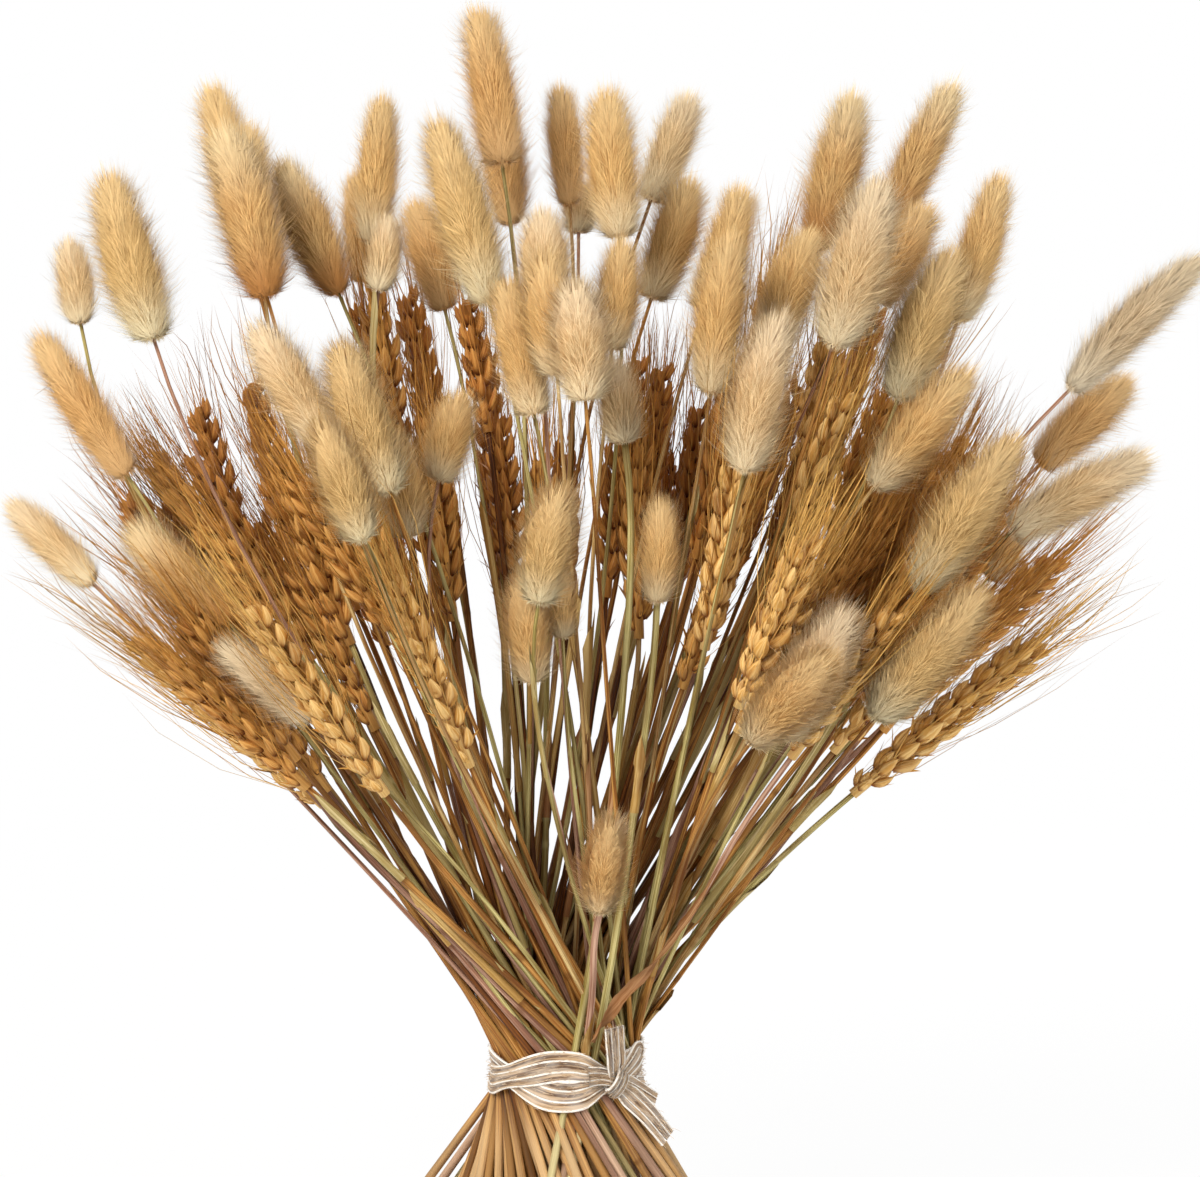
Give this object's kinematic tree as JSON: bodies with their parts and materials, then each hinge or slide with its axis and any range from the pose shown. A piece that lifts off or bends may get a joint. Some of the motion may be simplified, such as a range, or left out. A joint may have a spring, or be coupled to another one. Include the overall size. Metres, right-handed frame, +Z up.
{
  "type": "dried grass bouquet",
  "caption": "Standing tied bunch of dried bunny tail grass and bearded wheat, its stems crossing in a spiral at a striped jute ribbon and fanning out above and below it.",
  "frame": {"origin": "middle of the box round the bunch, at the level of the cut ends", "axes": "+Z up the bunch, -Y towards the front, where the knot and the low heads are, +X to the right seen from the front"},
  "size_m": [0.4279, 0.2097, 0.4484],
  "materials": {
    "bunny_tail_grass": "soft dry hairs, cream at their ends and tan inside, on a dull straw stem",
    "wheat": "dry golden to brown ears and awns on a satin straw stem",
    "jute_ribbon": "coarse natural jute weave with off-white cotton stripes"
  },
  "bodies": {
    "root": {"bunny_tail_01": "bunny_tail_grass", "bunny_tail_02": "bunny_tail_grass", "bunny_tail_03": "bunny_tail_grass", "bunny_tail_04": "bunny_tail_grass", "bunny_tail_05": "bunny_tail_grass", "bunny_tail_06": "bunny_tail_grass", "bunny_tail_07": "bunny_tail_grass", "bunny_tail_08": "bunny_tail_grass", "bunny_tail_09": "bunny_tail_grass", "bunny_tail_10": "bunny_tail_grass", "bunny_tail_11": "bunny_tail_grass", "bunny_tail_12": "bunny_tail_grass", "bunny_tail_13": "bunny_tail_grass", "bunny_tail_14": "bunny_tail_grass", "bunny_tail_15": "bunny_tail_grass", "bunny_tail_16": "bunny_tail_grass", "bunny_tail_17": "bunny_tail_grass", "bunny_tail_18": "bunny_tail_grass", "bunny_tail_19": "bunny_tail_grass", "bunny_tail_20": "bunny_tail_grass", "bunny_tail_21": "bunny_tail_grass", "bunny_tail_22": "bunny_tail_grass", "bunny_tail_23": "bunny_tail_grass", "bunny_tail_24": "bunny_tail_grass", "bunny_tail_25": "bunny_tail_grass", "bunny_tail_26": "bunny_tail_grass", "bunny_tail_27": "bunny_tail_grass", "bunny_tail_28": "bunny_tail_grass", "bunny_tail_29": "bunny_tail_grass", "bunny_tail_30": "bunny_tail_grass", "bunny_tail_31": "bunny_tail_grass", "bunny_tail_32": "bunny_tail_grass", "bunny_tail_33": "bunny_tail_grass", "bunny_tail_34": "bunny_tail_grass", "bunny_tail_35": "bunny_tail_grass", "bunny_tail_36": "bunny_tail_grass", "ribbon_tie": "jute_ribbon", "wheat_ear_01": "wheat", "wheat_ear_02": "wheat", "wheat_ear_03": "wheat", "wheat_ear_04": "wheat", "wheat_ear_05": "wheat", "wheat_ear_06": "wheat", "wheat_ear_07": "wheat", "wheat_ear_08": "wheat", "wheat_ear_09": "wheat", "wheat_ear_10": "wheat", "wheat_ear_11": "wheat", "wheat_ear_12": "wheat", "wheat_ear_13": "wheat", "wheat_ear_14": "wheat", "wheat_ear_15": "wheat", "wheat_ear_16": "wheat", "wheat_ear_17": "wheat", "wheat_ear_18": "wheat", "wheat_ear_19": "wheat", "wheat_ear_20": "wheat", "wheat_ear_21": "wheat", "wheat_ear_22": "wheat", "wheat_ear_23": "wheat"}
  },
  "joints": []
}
══════
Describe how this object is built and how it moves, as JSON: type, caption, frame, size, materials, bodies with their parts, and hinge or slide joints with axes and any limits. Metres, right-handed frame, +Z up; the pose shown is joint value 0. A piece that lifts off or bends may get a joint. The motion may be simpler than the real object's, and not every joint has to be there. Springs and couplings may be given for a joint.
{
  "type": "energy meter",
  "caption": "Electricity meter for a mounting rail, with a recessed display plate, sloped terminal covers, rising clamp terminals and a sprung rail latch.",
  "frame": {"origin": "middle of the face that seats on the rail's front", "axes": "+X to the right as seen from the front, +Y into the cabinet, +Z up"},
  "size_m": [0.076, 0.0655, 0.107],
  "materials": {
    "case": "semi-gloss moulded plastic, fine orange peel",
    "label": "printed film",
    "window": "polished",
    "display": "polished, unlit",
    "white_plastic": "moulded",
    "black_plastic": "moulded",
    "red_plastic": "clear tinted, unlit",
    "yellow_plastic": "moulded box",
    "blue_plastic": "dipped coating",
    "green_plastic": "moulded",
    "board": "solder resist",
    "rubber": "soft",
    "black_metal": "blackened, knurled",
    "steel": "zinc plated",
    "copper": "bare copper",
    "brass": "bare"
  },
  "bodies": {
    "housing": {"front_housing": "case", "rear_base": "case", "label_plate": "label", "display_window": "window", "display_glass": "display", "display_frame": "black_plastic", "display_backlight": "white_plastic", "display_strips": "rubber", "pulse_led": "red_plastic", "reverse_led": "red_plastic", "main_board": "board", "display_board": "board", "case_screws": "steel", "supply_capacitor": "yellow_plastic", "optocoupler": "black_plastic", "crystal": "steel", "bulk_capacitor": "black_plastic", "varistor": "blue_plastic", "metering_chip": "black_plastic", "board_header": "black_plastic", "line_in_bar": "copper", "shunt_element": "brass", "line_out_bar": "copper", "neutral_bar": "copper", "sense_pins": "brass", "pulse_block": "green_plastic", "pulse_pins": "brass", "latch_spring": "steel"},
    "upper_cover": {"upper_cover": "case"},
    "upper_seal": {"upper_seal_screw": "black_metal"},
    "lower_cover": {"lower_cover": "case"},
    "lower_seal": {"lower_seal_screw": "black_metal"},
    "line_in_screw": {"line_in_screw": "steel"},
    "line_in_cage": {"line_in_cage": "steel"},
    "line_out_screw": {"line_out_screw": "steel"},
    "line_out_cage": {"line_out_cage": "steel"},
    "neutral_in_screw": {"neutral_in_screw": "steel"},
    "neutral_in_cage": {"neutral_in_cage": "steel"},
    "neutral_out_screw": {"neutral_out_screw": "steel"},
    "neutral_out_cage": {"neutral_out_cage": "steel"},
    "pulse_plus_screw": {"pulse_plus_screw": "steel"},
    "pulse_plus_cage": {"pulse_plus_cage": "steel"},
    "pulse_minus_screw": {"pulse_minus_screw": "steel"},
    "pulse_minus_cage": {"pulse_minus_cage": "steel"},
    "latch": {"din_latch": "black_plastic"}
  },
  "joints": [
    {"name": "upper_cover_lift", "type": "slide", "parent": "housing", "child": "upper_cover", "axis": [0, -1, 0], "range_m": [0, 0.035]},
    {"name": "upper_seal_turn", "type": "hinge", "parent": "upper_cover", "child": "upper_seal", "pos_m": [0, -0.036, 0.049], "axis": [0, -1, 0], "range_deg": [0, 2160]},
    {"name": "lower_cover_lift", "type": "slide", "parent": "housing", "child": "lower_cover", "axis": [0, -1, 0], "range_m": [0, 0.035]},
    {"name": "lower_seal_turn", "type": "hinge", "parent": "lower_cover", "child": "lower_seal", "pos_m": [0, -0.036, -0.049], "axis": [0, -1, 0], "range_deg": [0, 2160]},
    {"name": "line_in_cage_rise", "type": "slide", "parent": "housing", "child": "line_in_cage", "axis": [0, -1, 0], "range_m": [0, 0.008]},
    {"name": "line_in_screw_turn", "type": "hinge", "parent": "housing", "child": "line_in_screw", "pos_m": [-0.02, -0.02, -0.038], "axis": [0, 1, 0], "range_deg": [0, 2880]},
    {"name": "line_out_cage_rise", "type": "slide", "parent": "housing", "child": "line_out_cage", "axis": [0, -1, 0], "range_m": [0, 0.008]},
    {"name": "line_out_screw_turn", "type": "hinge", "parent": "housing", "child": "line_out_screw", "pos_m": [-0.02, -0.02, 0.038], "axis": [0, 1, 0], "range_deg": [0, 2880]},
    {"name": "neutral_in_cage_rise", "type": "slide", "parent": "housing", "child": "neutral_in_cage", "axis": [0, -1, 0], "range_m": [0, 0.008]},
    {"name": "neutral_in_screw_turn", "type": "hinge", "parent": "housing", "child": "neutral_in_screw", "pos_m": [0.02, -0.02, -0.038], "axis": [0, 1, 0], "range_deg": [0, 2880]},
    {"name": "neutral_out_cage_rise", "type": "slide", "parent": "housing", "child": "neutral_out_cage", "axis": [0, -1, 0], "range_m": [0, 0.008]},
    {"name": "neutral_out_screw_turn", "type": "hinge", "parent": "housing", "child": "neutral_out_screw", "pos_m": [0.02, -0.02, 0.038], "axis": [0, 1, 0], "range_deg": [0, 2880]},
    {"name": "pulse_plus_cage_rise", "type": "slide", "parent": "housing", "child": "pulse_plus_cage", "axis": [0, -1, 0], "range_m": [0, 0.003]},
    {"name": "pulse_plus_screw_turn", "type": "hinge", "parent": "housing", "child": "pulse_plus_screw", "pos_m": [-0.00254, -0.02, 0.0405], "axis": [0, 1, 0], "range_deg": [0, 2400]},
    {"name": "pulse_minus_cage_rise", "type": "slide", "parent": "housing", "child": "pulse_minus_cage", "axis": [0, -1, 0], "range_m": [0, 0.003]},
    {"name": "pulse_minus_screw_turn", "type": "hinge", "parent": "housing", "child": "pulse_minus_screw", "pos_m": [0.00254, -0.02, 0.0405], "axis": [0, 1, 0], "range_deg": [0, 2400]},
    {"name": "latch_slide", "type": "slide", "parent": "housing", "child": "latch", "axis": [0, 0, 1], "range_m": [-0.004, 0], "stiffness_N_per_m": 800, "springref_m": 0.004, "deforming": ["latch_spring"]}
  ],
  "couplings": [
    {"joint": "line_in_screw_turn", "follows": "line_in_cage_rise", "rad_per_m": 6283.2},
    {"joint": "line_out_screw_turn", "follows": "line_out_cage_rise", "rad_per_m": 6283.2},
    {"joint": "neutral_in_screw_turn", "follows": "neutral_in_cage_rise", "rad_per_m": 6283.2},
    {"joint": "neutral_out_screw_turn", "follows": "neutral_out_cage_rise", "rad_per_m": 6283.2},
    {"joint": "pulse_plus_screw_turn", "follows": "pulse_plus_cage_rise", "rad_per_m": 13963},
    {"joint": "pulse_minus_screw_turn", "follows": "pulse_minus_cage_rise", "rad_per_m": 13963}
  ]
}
══════
Among the lines of the material, find those that hold the word "bodies" and copy them.

:: Finished task ::
Give this object's kinematic tree as JSON: bodies with their parts and materials, then each hinge or slide with its axis and any range from the pose shown. A piece that lifts off or bends may get a joint. Some of the motion may be simplified, such as a range, or left out. A joint may have a spring, or be coupled to another one. Include the overall size. Metres, right-handed frame, +Z up.
  "bodies": {
Describe how this object is built and how it moves, as JSON: type, caption, frame, size, materials, bodies with their parts, and hinge or slide joints with axes and any limits. Metres, right-handed frame, +Z up; the pose shown is joint value 0. A piece that lifts off or bends may get a joint. The motion may be simpler than the real object's, and not every joint has to be there. Springs and couplings may be given for a joint.
  "bodies": {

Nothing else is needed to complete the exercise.